The Ministry of Land, Infrastructure and Transport is under fire for not properly handling the Jin Air case, including its negligence that allowed Cho Hyun-min, a foreign national, illegally to take a seat on the airliner's board for six years.

Cho Hyun-min is the younger daughter of Hanjin Group Chairman Cho Yang-ho. Jin Air is a Hanjin Group subsidiary.

The ministry is also under fire for ending its investigation of the low-cost carrier without directly questioning the former board member, while failing to punish the owner family.

The ministry said Friday it would not cancel Jin Air's license for breaking the Aviation Business Act, which prohibits appointing a foreign national as a board member of a domestic or international air transport services provider.

Cho, an American citizen, was Jin Air's marketing executive and a board member from 2010 to 2016.

In its decision, the ministry said cancelling the license would cost the jobs of Jin Air employees, cause inconvenience to customers and incur losses for minority shareholders, while smaller benefits were expected for revoking the company's license.

However, calls are growing for the ministry to be held responsible for not knowing Cho's board membership was illegal.

From 2010 to 2016, Jin Air renewed its license three times, while the ministry had not done anything regarding Cho's membership.

Regarding its apparent negligence, the ministry said it was "unaware of her board membership" because the ministry made airlines' submission of documents mandatory only in 2016.

The ministry has also been criticized for not noticing two aviation-related acts regarding a foreign national's board membership were contradictory.

When investigating Jin Air, the ministry cited the Aviation Business Act, which bans licensing a company having an executive who is not Korean.

However, the Aviation Safety Act says that when a corporate body is involved, the ministry can give licenses unless more than half the company's board members are foreign nationals.

The ministry is also under fire for the absence of punishment of the Korean Air owner family including Cho, who triggered the Jin Air issue by mistreating employees.

The ministry said "the related act stipulates only revoking the carrier's license, not on fines or other types of punishments" but instead bans the carrier from launching new routes, registering new planes and offering charter flights for "a certain period of time."

"Jin Air submitted plans to prevent a recurrence of such an issue and decided to exclude Hanjin Group officials in Jin Air's operation, and the ministry will ban Jin Air from launching new routes until those plans are fully carried out," a ministry official said.
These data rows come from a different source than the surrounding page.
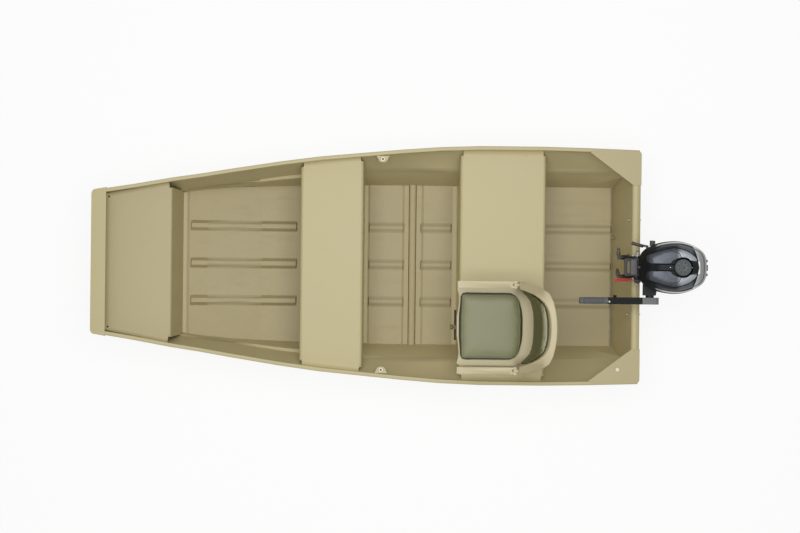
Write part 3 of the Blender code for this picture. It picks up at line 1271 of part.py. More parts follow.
def build():
    hull_bottom()
    for side, word in ((1, "port"), (-1, "starboard")):
        hull_side(f"hull_side_{word}", side)
        gunwale(f"gunwale_{word}", side)
        gusset(f"corner_plate_{word}", side)
        oarlock(f"oarlock_socket_{word}", side)
        stern_eye(f"stern_eye_{word}", side)
        stern_handle(f"stern_handle_{word}", side)
        armrest(f"armrest_{word}", side)
        clamp_bracket(f"clamp_bracket_{word}", side)
    clamp_screw("clamp_screw_port", 1, -0.026, 50)
    clamp_screw("clamp_screw_starboard", -1, -0.018, 0)
    bow_panel()
    transom()
    bow_cap()
    bow_deck()
    bench("middle_bench", MIDDLE_BENCH_X, FOOT_FLANGE, FOOT_FLANGE)
    bench("rear_bench", REAR_BENCH_X, FRONT_FOOT_FLANGE, FOOT_FLANGE)
    floor_rib()
    small_fittings()
    chair_base()
    chair_turntable()
    chair_shell()
    seat_cushion()
    back_cushion()
    tilt_tube()
    swivel_bracket()
    steering_shaft()
    driveshaft_housing()
    gearcase()
    propeller()
    lower_cowl()
    upper_cowl()
    engine_block()
    fuel_cap()
    starter_handle()
    carry_handle()
    shift_lever()
    cowl_latches()
    tiller_bracket()
    tiller()
    lanyard()


build()
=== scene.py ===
"""The looks of a ten-foot jon boat with a small outboard and an armchair on its rear bench.

Metres, +X to the bow, +Y to port, +Z up, with the waterline at z = 0. The sections follow the boat as it is put
together: camera and light, the water's surface, the lanyard, the hull and its fittings, the chair and the motor.
"""

import json
import math

import bmesh
import bpy
import numpy as np
from mathutils import Matrix, Vector
from mathutils.bvhtree import BVHTree

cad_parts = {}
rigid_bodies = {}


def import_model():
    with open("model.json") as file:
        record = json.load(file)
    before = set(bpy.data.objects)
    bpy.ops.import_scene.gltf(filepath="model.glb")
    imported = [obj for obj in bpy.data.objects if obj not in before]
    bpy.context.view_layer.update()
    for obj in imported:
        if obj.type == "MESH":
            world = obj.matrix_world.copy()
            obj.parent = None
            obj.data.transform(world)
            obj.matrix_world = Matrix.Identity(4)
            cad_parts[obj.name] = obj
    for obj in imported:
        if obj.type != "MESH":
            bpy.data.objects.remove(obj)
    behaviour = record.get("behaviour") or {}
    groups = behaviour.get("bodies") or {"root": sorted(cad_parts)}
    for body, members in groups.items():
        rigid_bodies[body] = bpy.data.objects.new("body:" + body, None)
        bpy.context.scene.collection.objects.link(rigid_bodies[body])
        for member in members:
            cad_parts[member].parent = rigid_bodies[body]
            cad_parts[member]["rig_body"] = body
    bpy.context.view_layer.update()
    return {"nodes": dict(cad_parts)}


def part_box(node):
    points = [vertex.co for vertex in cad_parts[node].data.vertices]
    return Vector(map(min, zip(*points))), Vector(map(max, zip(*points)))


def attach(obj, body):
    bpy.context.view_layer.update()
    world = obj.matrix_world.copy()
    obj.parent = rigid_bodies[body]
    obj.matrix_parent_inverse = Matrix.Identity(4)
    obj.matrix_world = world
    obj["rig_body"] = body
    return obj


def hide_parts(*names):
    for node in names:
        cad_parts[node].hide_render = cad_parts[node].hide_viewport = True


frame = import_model()


# Camera. It looks straight down from 8 m above the gunwales, as the photograph does, with the bow to the left and
# the boat turned a little clockwise in the picture.

GUNWALE_Z = 0.335
CAMERA_HEIGHT = 8.0
CAMERA_PLACE = (-0.183, 0.010)
PHOTO_WIDTH = 800
METRES_PER_PIXEL = 0.00542
HEADING = math.radians(0.62)


def linked(name, data):
    """A new object of the scene for the data."""
    made = bpy.data.objects.new(name, data)
    bpy.context.scene.collection.objects.link(made)
    return made


eye = bpy.data.cameras.new("eye")
eye.sensor_width = 36.0
eye.lens = eye.sensor_width * CAMERA_HEIGHT / (PHOTO_WIDTH * METRES_PER_PIXEL)
eye.clip_end = 100.0
camera = linked("camera", eye)
picture_right = Vector((-math.cos(HEADING), -math.sin(HEADING), 0.0))
picture_up = Vector((math.sin(HEADING), -math.cos(HEADING), 0.0))
camera.matrix_world = Matrix((picture_right, picture_up, (0, 0, 1))).transposed().to_4x4()
camera.location = (*CAMERA_PLACE, GUNWALE_Z + CAMERA_HEIGHT)
bpy.context.scene.camera = camera
bpy.context.scene.view_settings.view_transform = "Standard"


# Finishes. A finish is a material with one Principled shader. A term is a value inside it, and sums and products of
# terms add Math nodes, so a pattern reads as a formula.

class Term:
    """One value of a finish. Python's operators on it add Math nodes to the same tree."""

    def __init__(self, finish, socket):
        self.finish = finish
        self.socket = socket

    def __add__(self, other):
        return self.finish.math("ADD", self, other)

    def __sub__(self, other):
        return self.finish.math("SUBTRACT", self, other)

    def __rsub__(self, other):
        return self.finish.math("SUBTRACT", other, self)

    def __mul__(self, other):
        return self.finish.math("MULTIPLY", self, other)

    def __gt__(self, other):
        return self.finish.math("GREATER_THAN", self, other)

    def __lt__(self, other):
        return self.finish.math("LESS_THAN", self, other)

    def __abs__(self):
        return self.finish.math("ABSOLUTE", self)

    __radd__ = __add__
    __rmul__ = __mul__


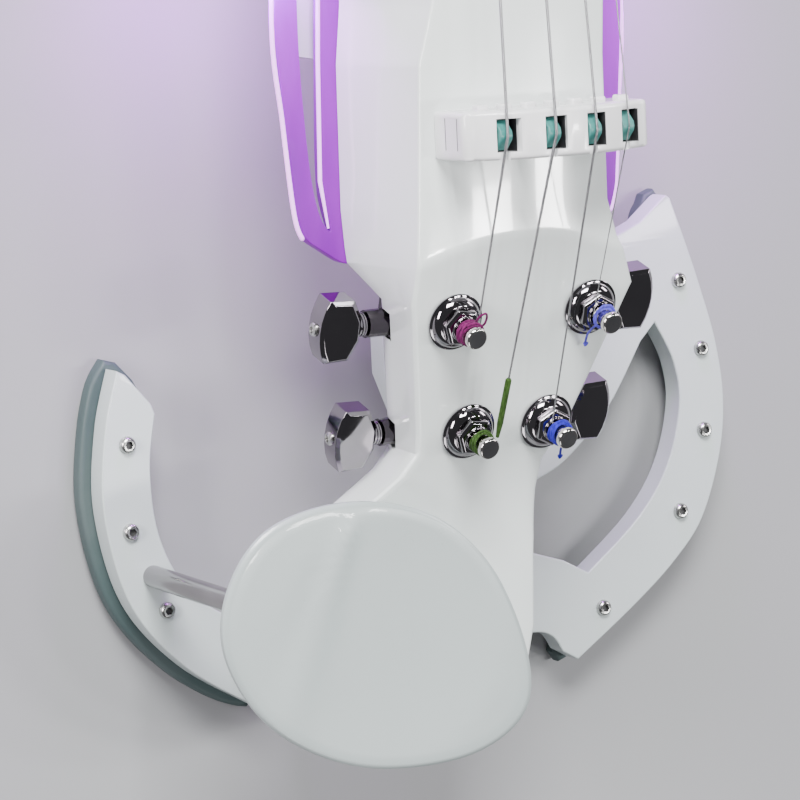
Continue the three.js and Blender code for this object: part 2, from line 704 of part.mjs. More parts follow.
for (const string of strings) {
  const { id, side } = string;
  const silk = paint(silkColour[id], 0.7, 0);
  const tuner = tunerGroup(string);
  violin.add(tuner);
  add(`string_${id}`, stringWire(string), finish.wire);
  add(`saddle_${id}`, saddle(string), finish.saddle);
  add(`bushing_${id}`, bushing(), finish.chrome, tuner);
  add(`gear_box_${id}`, gearBox(side), finish.chrome, tuner);
  add(`post_${id}`, tunerPost(), finish.chrome, tuner);
  add(`winding_${id}`, winding(), silk, tuner);
  add(`key_${id}`, tunerKey(side), finish.chrome, tuner);
}

for (const [name, side] of [['left', -1], ['right', 1]]) {
  add(`${name}_wing`, wing(side), finish.acrylic);
  add(`${name}_led_strip`, block(...ledSpan(side)), finish.led);
}

add('chin_rest', chinRest(), finish.satin);
add('left_arc_plate', leftPlate(), finish.satin);
add('right_arc_plate', rightPlate(), finish.satin);
add('left_arc_pad', pad(LEFT_EDGE, LEFT_SCREWS, 13), finish.rubber);
add('right_arc_pad', pad(RIGHT_EDGE, RIGHT_SCREWS, 12), finish.rubber);
add('left_arc_screws', screwStrip(LEFT_SCREWS), finish.steel);
add('right_arc_screws', screwStrip(RIGHT_SCREWS), finish.steel);
for (const [name, place] of Object.entries(RODS)) add(`rod_${name}`, rod(place), finish.steel);

add('battery', block(-18, 8, -8, 44, 41, 58), finish.cell);
add('preamp_board', block(-18, 12, 50, 104, 59, 61), finish.board);
add('output_jack', outputJack(), finish.chrome);
add('volume_knob', volumeKnob(), finish.chrome);
add('power_switch', powerSwitch(), finish.ebony);

violin.position.set(-ORIGIN.x, -ORIGIN.y, -ORIGIN.z);

export default violin;
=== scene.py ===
"""Looks for the headless electric violin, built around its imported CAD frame."""

import math
import random

import bmesh
import bpy
from mathutils import Matrix, Vector


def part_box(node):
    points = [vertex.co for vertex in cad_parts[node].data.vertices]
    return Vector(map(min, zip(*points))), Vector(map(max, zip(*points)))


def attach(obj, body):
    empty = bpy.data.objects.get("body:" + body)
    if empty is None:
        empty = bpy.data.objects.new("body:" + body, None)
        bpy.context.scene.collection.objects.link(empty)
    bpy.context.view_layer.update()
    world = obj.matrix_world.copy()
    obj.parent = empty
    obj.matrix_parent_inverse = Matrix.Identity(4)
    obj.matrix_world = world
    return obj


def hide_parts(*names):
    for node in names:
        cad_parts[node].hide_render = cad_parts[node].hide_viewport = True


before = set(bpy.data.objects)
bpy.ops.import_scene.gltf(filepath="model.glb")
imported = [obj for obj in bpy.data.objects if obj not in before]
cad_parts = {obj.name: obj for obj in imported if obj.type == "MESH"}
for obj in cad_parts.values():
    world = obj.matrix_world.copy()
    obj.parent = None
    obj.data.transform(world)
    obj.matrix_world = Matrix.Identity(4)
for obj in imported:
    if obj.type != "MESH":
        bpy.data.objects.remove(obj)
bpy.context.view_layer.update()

# ---------------------------------------------------------------- driving dimensions, in millimetres

MM = 0.001
GAP = 0.3  # clearance between parts that touch in the real object
CREST = 113  # height of the string arch over the bridge
STRING_FALL = 29  # how far that arch drops from the bridge to the nut
SCALE_LENGTH = 328
ARCH_RADIUS = 42
BRIDGE_SPACING = 12.1
NUT_SPACING = 5.5
BODY_TOP = 87.5
BODY_BOTTOM = 48
TOP_CROWN = 2.2  # the body's top is this much higher along its middle
DECK_Y, DECK_Z, DECK_TILT = -48.4, 82.4, 0.33  # a point on the tuner deck, and its slope in radians
DECK_THICKNESS = 20
BRIDGE_HALF = 27.5
BRIDGE_THICK = 6.2
BRIDGE_SHOULDER, BRIDGE_CROWN = 102, 111.3
GROOVES = (93.6, 99.4)
WING_LOW, WING_HIGH = 49.5, 53
WORM_Y, WORM_Z = -7, -18  # axis of a key's shaft from its post, across and down
PLATE_LOW, PLATE_HIGH = 10, 17.5
PAD_LOW, PAD_HIGH = 4.4, 9.7
PAD_OVERHANG = 3
CHIN_LOW, CHIN_HIGH = 66.3, 75
SOCKET = 3.35  # radius of the bore that a rod slides in

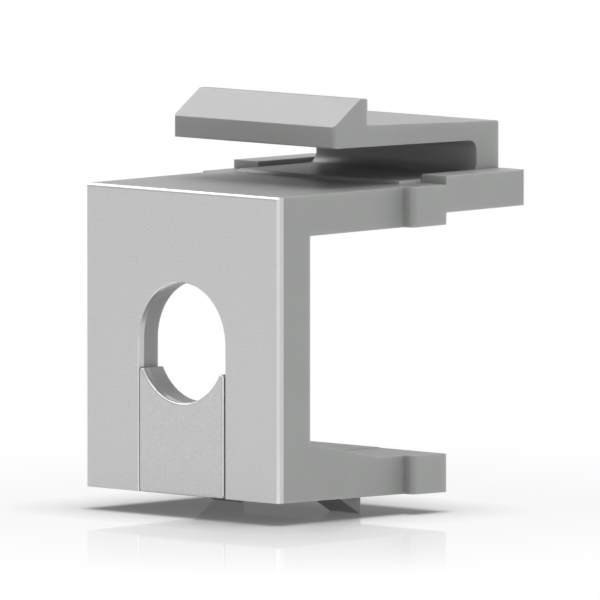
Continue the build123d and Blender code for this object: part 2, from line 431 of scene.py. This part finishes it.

However, doubts have been raised on the effectiveness of such a measure because it is uncertain if the owner family will take its hands off Jin Air and the company will end up shouldering responsibility for the owner family's misbehavior.

"The ministry has applied paradoxical laws to stir unnecessary controversy while putting the jobs of Jin Air employees at stake," the Jin Air union said in a statement.

"While hiding its negligence in supervising the company, the ministry held employees responsible for the owner family's misbehavior."